» Data excerpt:
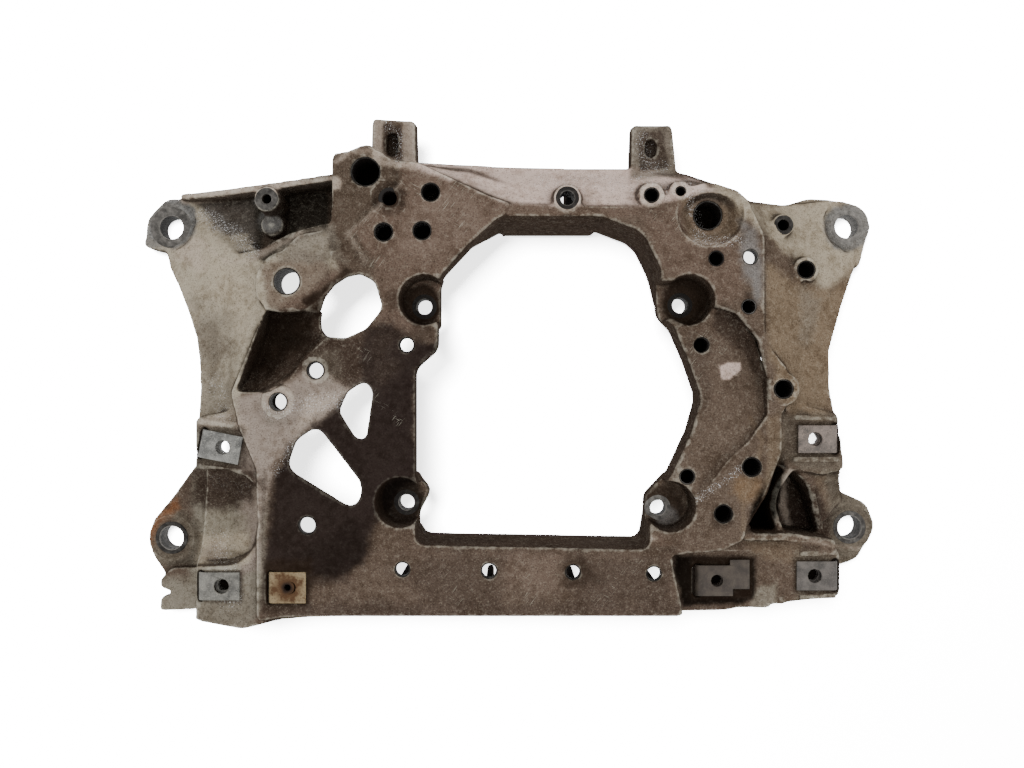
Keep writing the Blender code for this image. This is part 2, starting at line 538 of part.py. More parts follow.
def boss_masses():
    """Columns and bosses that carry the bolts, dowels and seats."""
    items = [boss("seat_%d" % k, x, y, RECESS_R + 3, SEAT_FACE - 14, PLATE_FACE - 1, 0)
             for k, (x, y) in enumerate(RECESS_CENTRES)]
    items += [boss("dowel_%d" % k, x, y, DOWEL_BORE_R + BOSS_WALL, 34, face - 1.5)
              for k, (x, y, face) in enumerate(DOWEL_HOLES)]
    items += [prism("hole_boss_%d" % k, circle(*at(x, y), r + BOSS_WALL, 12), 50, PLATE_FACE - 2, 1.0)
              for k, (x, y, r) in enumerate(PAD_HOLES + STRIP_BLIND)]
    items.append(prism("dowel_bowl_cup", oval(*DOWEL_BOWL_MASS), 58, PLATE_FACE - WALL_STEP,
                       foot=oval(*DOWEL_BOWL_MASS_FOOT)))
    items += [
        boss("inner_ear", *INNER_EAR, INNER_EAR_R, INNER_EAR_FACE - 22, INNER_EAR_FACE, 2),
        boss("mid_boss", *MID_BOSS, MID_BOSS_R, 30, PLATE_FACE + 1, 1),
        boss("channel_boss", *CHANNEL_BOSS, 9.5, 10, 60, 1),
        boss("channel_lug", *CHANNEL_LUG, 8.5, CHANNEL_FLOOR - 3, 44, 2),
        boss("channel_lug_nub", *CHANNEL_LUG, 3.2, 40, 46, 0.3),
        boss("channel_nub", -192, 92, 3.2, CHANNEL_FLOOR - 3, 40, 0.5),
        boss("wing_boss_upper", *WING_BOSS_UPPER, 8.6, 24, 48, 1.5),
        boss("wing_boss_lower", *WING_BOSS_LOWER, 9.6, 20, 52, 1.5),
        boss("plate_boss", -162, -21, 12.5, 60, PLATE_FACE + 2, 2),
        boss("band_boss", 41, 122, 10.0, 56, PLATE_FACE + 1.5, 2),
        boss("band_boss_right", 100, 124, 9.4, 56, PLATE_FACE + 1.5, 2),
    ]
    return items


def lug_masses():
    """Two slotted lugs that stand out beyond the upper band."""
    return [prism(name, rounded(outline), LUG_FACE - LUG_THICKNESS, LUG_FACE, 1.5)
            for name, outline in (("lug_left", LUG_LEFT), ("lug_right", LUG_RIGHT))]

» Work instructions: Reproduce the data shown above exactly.

» Completed task:
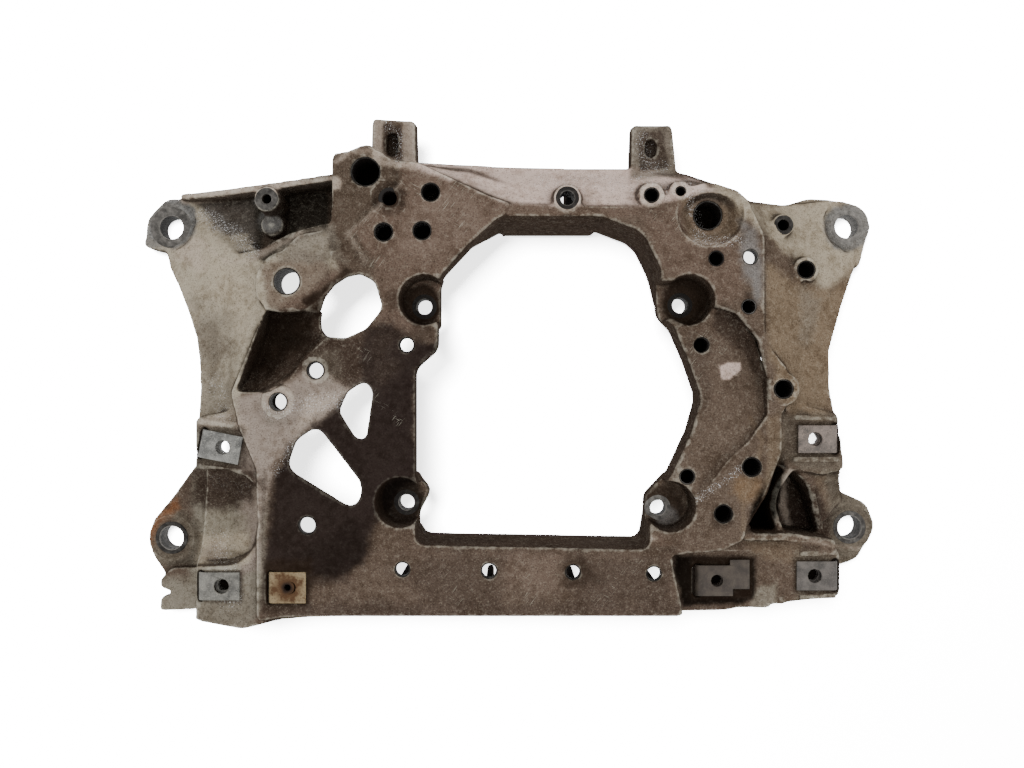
Keep writing the Blender code for this image. This is part 2, starting at line 538 of part.py. More parts follow.
def boss_masses():
    """Columns and bosses that carry the bolts, dowels and seats."""
    items = [boss("seat_%d" % k, x, y, RECESS_R + 3, SEAT_FACE - 14, PLATE_FACE - 1, 0)
             for k, (x, y) in enumerate(RECESS_CENTRES)]
    items += [boss("dowel_%d" % k, x, y, DOWEL_BORE_R + BOSS_WALL, 34, face - 1.5)
              for k, (x, y, face) in enumerate(DOWEL_HOLES)]
    items += [prism("hole_boss_%d" % k, circle(*at(x, y), r + BOSS_WALL, 12), 50, PLATE_FACE - 2, 1.0)
              for k, (x, y, r) in enumerate(PAD_HOLES + STRIP_BLIND)]
    items.append(prism("dowel_bowl_cup", oval(*DOWEL_BOWL_MASS), 58, PLATE_FACE - WALL_STEP,
                       foot=oval(*DOWEL_BOWL_MASS_FOOT)))
    items += [
        boss("inner_ear", *INNER_EAR, INNER_EAR_R, INNER_EAR_FACE - 22, INNER_EAR_FACE, 2),
        boss("mid_boss", *MID_BOSS, MID_BOSS_R, 30, PLATE_FACE + 1, 1),
        boss("channel_boss", *CHANNEL_BOSS, 9.5, 10, 60, 1),
        boss("channel_lug", *CHANNEL_LUG, 8.5, CHANNEL_FLOOR - 3, 44, 2),
        boss("channel_lug_nub", *CHANNEL_LUG, 3.2, 40, 46, 0.3),
        boss("channel_nub", -192, 92, 3.2, CHANNEL_FLOOR - 3, 40, 0.5),
        boss("wing_boss_upper", *WING_BOSS_UPPER, 8.6, 24, 48, 1.5),
        boss("wing_boss_lower", *WING_BOSS_LOWER, 9.6, 20, 52, 1.5),
        boss("plate_boss", -162, -21, 12.5, 60, PLATE_FACE + 2, 2),
        boss("band_boss", 41, 122, 10.0, 56, PLATE_FACE + 1.5, 2),
        boss("band_boss_right", 100, 124, 9.4, 56, PLATE_FACE + 1.5, 2),
    ]
    return items


def lug_masses():
    """Two slotted lugs that stand out beyond the upper band."""
    return [prism(name, rounded(outline), LUG_FACE - LUG_THICKNESS, LUG_FACE, 1.5)
            for name, outline in (("lug_left", LUG_LEFT), ("lug_right", LUG_RIGHT))]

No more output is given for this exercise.